Market uncertainty should not be downplayed
Slower growth of China’s economy, falling share prices and weak export/import trends have made markets increasingly jittery in recent months. It now seems apparent that markets have clung too long to overly optimistic views about China’s economic growth and that disturbances in the financial markets have been interpreted too literally as a sign of dramatic weakening in the real economy. Given the scale of systemic and structural changes in China, it is clear that the process involves adjustments that bring about disturbances of varying degrees in the economy. In fact, such disruptions are at least partly a sign that things are developing in the desired direction.

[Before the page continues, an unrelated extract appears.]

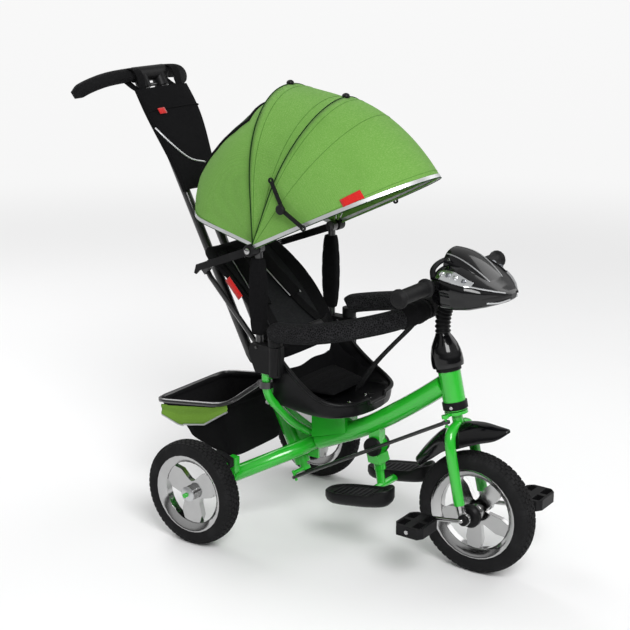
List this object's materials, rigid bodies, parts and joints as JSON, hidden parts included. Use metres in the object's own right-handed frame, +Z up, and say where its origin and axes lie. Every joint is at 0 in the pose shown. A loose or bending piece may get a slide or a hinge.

Although shocks are natural at this phase of China’s development, problems and the seriousness of the risks they entail cannot be treated lightly. In themselves, the poor statistical data, the lack of transparency in the system, and the huge differences among China’s regions already create the situation where nobody has a clear picture of the economy. Debt levels in the country are rising, which means that this major sore point of economic policy continues to fester and related risks increase.
At their worst, severe market disturbances could trigger a situation where economic reforms come to a halt. Signs of impeded reform processes have already been seen following the recent turmoil in the stock markets and foreign exchange markets. If policymakers give in to pressures to suspend reforms and Chinese policy becomes inward looking, a reassessment of China’s development trajectory and growth outlook would definitely be in order.